Directive
Repeat the lines of the data that follow, please, starting at the first and stopping after the one with "return lambda i: Vector((radius".

[Entries taken from a collection]
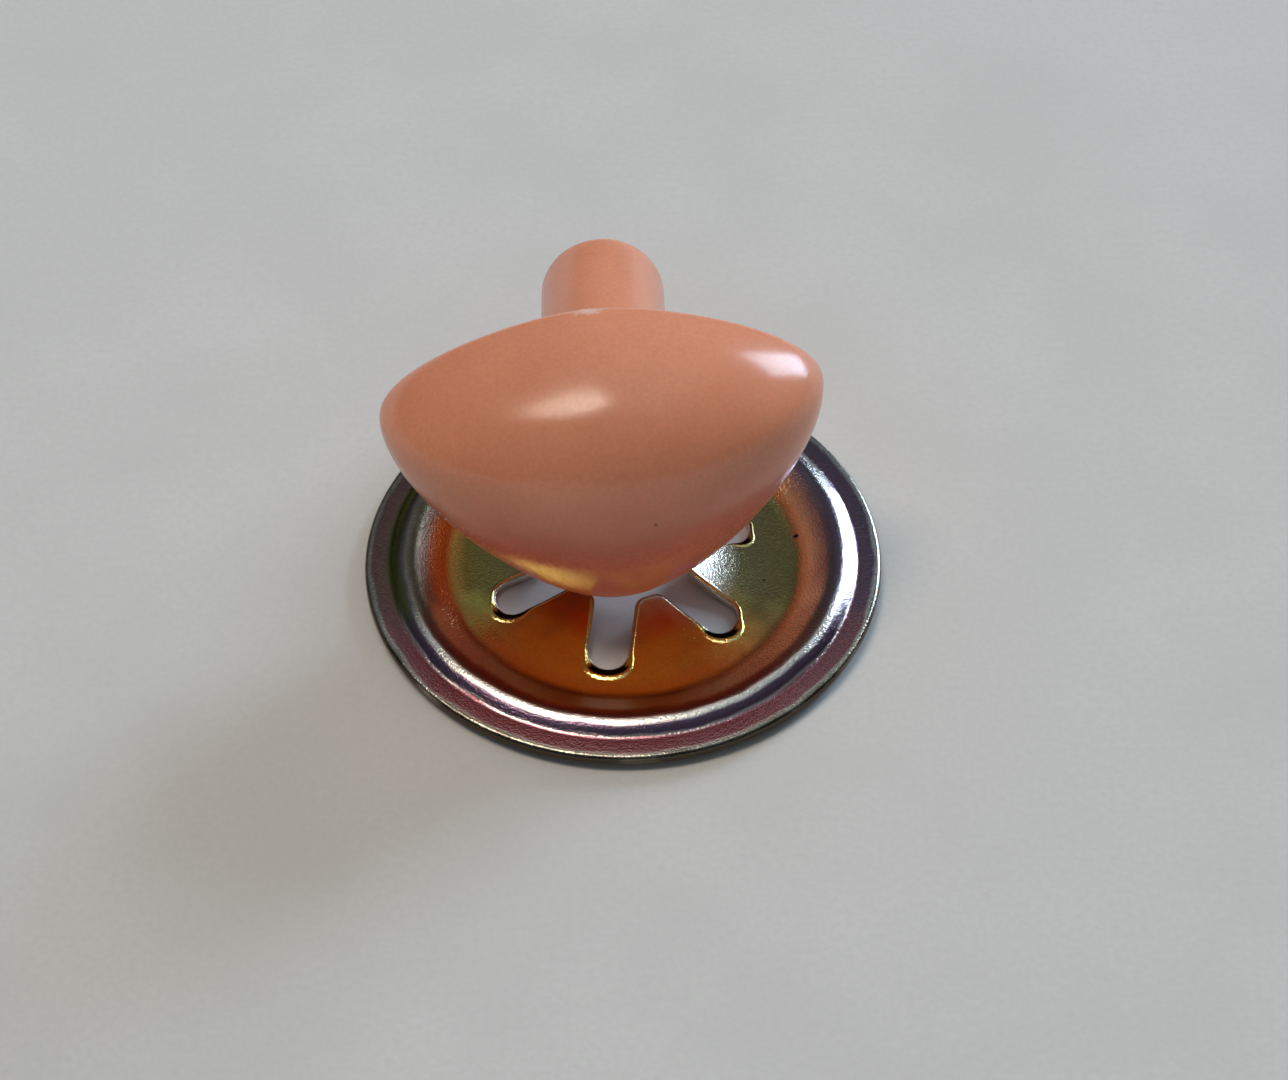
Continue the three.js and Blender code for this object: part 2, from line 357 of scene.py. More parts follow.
def washer_stations(s):
    """The washer's whole section as stations: over the top to the cut edge, and back underneath."""
    middle, land_inner = sheet_middle(s)
    sheet, roll = s.sheet / MM, s.edge_roll / MM
    over, under = sheet_face(middle, sheet / 2), sheet_face(middle, -sheet / 2)
    star = star_outline(s, land_inner)
    count = len(star)
    spoke_turn = [s.first_slot + tau * i / count for i in range(count)]
    into_metal = []
    for i in range(count):
        along = (star[(i + 1) % count] - star[i - 1]).normalized()
        into_metal.append(Vector((along.y, -along.x)))
    web_outer = land_inner + WEB_MARGIN
    # The metal is drawn down further on the front side of each slot's end, where the punch leaned.
    tooth_roll, slot_roll = Vector(s.tooth_roll) / MM, Vector(s.slot_roll) / MM
    rolls = []
    for point, inward in zip(star, into_metal):
        at_end = smooth(1 - (land_inner - SLOT_LIP - point.length) / SLOT_ROLL_REACH)
        in_front = smooth((PUNCH_LEAN[0] - inward.y) / (PUNCH_LEAN[0] - PUNCH_LEAN[1]))
        rolls.append(tooth_roll.lerp(slot_roll, at_end * in_front))

    def ring(radius, height):
        return lambda i: Vector((radius * cos(spoke_turn[i]), radius * sin(spoke_turn[i]), height))

    def web(share, inset=None):
        def point(i):
            inner = star[i] + into_metal[i] * (rolls[i].x if inset is None else inset)
            outer = Vector((cos(spoke_turn[i]), sin(spoke_turn[i]))) * web_outer
            flat = inner.lerp(outer, share)
            return Vector((*flat, height_on(over if inset is None else under, flat.length)))

        return point

    def drawn(share, down):
        def point(i):
            width, drop = rolls[i]
            flat = star[i] + into_metal[i] * (width * (1 - share))
            sunk = drop * drawn_profile(min(1.0, share * width / (width - CUT_EDGE)))
            return Vector((*flat, height_on(over, flat.length) - sunk - down))

        return point

    def cut_edge(across, down):
        return lambda i: drawn(1 - CUT_EDGE * (1 - across) / rolls[i].x, CUT_EDGE * down)(i)

    rim, top, bottom = over[-1].x, over[-1].y, under[-1].y
    stations = [ring(rim - roll + roll * x, top - roll * y) for x, y in reversed(quarter(ROLL_STEPS))]
    stations += [ring(p.x, p.y) for p in reversed(over) if web_outer < p.x < rim - roll]
    stations += [web(1 - k / WEB_STEPS) for k in range(WEB_STEPS)]
    stations += [drawn(k / DRAWN_STEPS * DRAWN_REACH, 0) for k in range(DRAWN_STEPS)]
    stations += [cut_edge(x, y) for x, y in quarter(ROLL_STEPS // 2)]
    stations += [web(k / WEB_STEPS, TEAR_BACK) for k in range(0, WEB_STEPS + 1, 2)]
    stations += [ring(p.x, p.y) for p in under if web_outer < p.x < rim]
    stations += [ring(rim - TEAR_BACK, bottom), ring(rim, bottom + (sheet - roll) * (1 - SHEAR_SHARE))]
    return stations


# Radius in millimetres and colour of the chromate film: near the front, on the left and on the right.
# The film's own colours are mixed with painted light: the near-white bands on the ring's crest, its
# foot and the rim's edge, and on the right-hand wall and teeth, are painted highlights of the lamp and
# the window; the dark plum and olive bands are painted reflections of the dim room.
FILM_AND_SHEEN_NEAR = (
    (3.0, "#f08a5c"), (4.6, "#ee8a4c"), (5.6, "#fcdc70"), (7.4, "#fff684"), (8.3, "#f8d878"),
    (8.7, "#c48e5c"), (9.1, "#ffe0b0"), (9.9, "#ffdcae"), (10.2, "#a87860"), (10.45, "#7a5e54"),
    (10.62, "#8c7468"), (10.72, "#fff6ec"), (10.95, "#f8eee6"), (11.05, "#7c667c"), (11.35, "#6a5468"),
    (11.45, "#d8c4c0"), (11.55, "#a8727a"), (12.3, "#ae7a7e"), (12.42, "#e0d6c4"), (12.66, "#565046"),
)
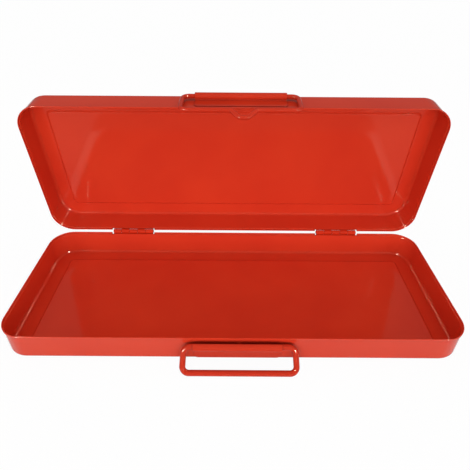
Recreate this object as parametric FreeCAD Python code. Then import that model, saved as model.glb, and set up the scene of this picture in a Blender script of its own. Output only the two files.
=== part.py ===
import FreeCAD, Part
import math
import os

# Two-tray pressed steel carrying case, standing open with its lid up.
# Millimetres. X runs along the case, Y from the front wall to the hinge, Z up.
# The origin is under the middle of the base, on the face that it stands on.

# Trays: both are the same pressing with a different wall height.
CASE_LENGTH = 450.0
CASE_DEPTH = 167.2
BASE_WALL_HEIGHT = 31.0
LID_WALL_HEIGHT = 32.0
SHEET = 0.8
RIM_CORNER_RADIUS = 24.4
BEND_RADIUS = 4.0
RIM_STEP_OUT = 0.9
RIM_BAND_HEIGHT = 2.2
RIM_JOGGLE_HEIGHT = 0.8
PANEL_BORDER = 18.4
PANEL_SLOPE_WIDTH = 3.0
PANEL_RISE = 1.6
PANEL_CORNER_RADIUS = 6.0
RIM_GAP = 0.6
OVERRUN = 5.0

# Hinges: two five-knuckle hinges in notches of both rear rims.
HINGE_SPACING = 257.2
HINGE_OFF_CENTRE = 1.8
HINGE_LENGTH = 50.0
HINGE_KNUCKLES = 5
KNUCKLE_GAP = 0.3
LEAF_SHEET = 1.0
LEAF_HEIGHT = 18.0
LEAF_CORNER_RADIUS = 3.0
PIN_DIAMETER = 3.0
PIN_CLEARANCE = 0.05
PIN_OVERHANG = 0.5
NOTCH_DEPTH = 2.0
NOTCH_END_CLEARANCE = 1.5
LEAF_RELIEF = 0.2
CURL_WRAP_ANGLE = 300.0
LID_OPEN_ANGLE = 83.3

# Brackets: folded sheet, a plate welded to the front wall with a curl along its top.
BRACKET_SHEET = 1.2
WIRE_CLEARANCE = 0.25
BASE_BRACKET_LENGTH = 83.4
BASE_BRACKET_OFF_CENTRE = 4.5
BASE_CURL_DROP = 8.0
BASE_PLATE_END_LIFT = 3.6
BASE_PLATE_CORNER = 3.5
LID_BRACKET_LENGTH = 95.2
LID_BRACKET_OFF_CENTRE = 7.0
LID_CURL_RISE = 20.5
LID_PLATE_JOGGLE_GAP = 0.4
LID_PLATE_CORNER = 4.0
BRACKET_BEND_RADIUS = 1.0
BRACKET_SEAM_ANGLE = 90.0

# Wire loops: the carrying handle on the base and the catch bail on the lid.
LOOPS_OFF_CENTRE = 6.5
HANDLE_WIRE = 5.8
HANDLE_ARM = 24.4
HANDLE_SHOULDER_WIDTH = 104.6
HANDLE_BAR_WIDTH = 107.8
HANDLE_SHOULDER_RADIUS = 7.0
HANDLE_CORNER_RADIUS = 6.0
BAIL_WIRE = 4.8
BAIL_ARM = 34.2
BAIL_WIDTH = 119.4
BAIL_SHOULDER_RADIUS = 7.0
BAIL_CORNER_RADIUS = 6.5
BAIL_REST_ANGLE = 2.5
BAIL_NOSE_LENGTH = 9.2
BAIL_NOSE_TILT = 27.5
BAIL_NOSE_ROOT_WIDTH = 26.0
BAIL_NOSE_TIP_WIDTH = 8.0
BAIL_NOSE_BEND_RADIUS = 3.2
BAIL_NOSE_OFF_CENTRE = 3.2
WIRE_END_GAP = 4.0

X_AXIS = FreeCAD.Vector(1, 0, 0)
Y_AXIS = FreeCAD.Vector(0, 1, 0)
Z_AXIS = FreeCAD.Vector(0, 0, 1)
ORIGIN = FreeCAD.Vector(0, 0, 0)

# Places that several pieces share, all worked out from the values above.
LID_RIM_Z = BASE_WALL_HEIGHT + RIM_GAP
WALL_FRONT_Y = -CASE_DEPTH / 2 + RIM_STEP_OUT
WALL_BACK_Y = CASE_DEPTH / 2 - RIM_STEP_OUT
KNUCKLE_RADIUS = PIN_DIAMETER / 2 + PIN_CLEARANCE + LEAF_SHEET
HINGE_Y = WALL_BACK_Y + KNUCKLE_RADIUS
HINGE_Z = BASE_WALL_HEIGHT + RIM_GAP / 2
HINGE_AXIS_POINT = FreeCAD.Vector(0, HINGE_Y, HINGE_Z)
HANDLE_CURL_INNER = HANDLE_WIRE / 2 + WIRE_CLEARANCE
HANDLE_CURL_OUTER = HANDLE_CURL_INNER + BRACKET_SHEET
HANDLE_Y = WALL_FRONT_Y - HANDLE_CURL_OUTER
HANDLE_Z = BASE_WALL_HEIGHT - BASE_CURL_DROP
HANDLE_REST_ANGLE = math.degrees(math.acos((HANDLE_Z - HANDLE_WIRE / 2) / HANDLE_ARM))
BAIL_CURL_INNER = BAIL_WIRE / 2 + WIRE_CLEARANCE
BAIL_CURL_OUTER = BAIL_CURL_INNER + BRACKET_SHEET
BAIL_Y = WALL_FRONT_Y - BAIL_CURL_OUTER
BAIL_Z = LID_RIM_Z + LID_CURL_RISE


def rounded_rectangle(inset, corner, z):
    """Closed outline with round corners, inset from the rim's outer edge, at height z."""
    half_x = CASE_LENGTH / 2 - inset
    half_y = CASE_DEPTH / 2 - inset
    arc_share = math.sqrt(0.5)
    edges = []
    corners = [(1, 1), (-1, 1), (-1, -1), (1, -1)]
    ends = []
    for sx, sy in corners:
        centre = FreeCAD.Vector(sx * (half_x - corner), sy * (half_y - corner), z)
        on_x = centre + FreeCAD.Vector(sx * corner, 0, 0)
        on_y = centre + FreeCAD.Vector(0, sy * corner, 0)
        middle = centre + FreeCAD.Vector(sx * corner * arc_share, sy * corner * arc_share, 0)
        start, end = (on_x, on_y) if sx * sy > 0 else (on_y, on_x)
        ends.append((start, end))
        edges.append(Part.Arc(start, middle, end).toShape())
    count = len(corners)
    outline = []
    for index in range(count):
        outline.append(edges[index])
        outline.append(Part.makeLine(ends[index][1], ends[(index + 1) % count][0]))
    return Part.Wire(outline)


def slab(inset, corner, z_low, z_high):
    """Upright block with the plan of rounded_rectangle."""
    face = Part.Face(rounded_rectangle(inset, corner, z_low))
    return face.extrude(FreeCAD.Vector(0, 0, z_high - z_low))


def taper(low, high):
    """Block between two outlines, each given as inset, corner and height."""
    return Part.makeLoft([rounded_rectangle(*low), rounded_rectangle(*high)], True, True)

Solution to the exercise
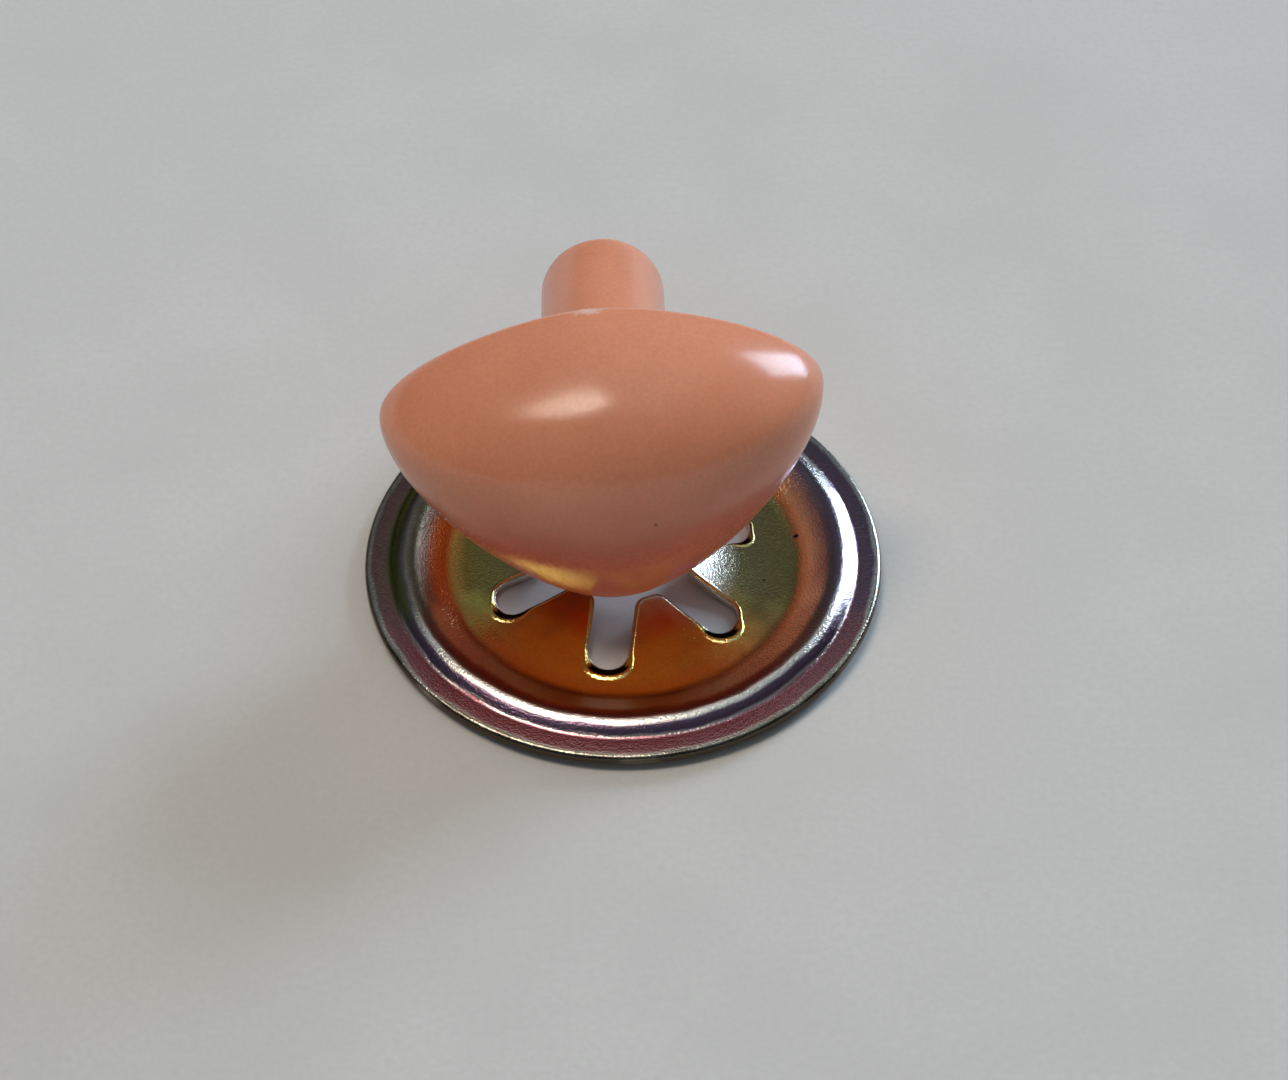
Continue the three.js and Blender code for this object: part 2, from line 357 of scene.py. More parts follow.
def washer_stations(s):
    """The washer's whole section as stations: over the top to the cut edge, and back underneath."""
    middle, land_inner = sheet_middle(s)
    sheet, roll = s.sheet / MM, s.edge_roll / MM
    over, under = sheet_face(middle, sheet / 2), sheet_face(middle, -sheet / 2)
    star = star_outline(s, land_inner)
    count = len(star)
    spoke_turn = [s.first_slot + tau * i / count for i in range(count)]
    into_metal = []
    for i in range(count):
        along = (star[(i + 1) % count] - star[i - 1]).normalized()
        into_metal.append(Vector((along.y, -along.x)))
    web_outer = land_inner + WEB_MARGIN
    # The metal is drawn down further on the front side of each slot's end, where the punch leaned.
    tooth_roll, slot_roll = Vector(s.tooth_roll) / MM, Vector(s.slot_roll) / MM
    rolls = []
    for point, inward in zip(star, into_metal):
        at_end = smooth(1 - (land_inner - SLOT_LIP - point.length) / SLOT_ROLL_REACH)
        in_front = smooth((PUNCH_LEAN[0] - inward.y) / (PUNCH_LEAN[0] - PUNCH_LEAN[1]))
        rolls.append(tooth_roll.lerp(slot_roll, at_end * in_front))

    def ring(radius, height):
        return lambda i: Vector((radius * cos(spoke_turn[i]), radius * sin(spoke_turn[i]), height))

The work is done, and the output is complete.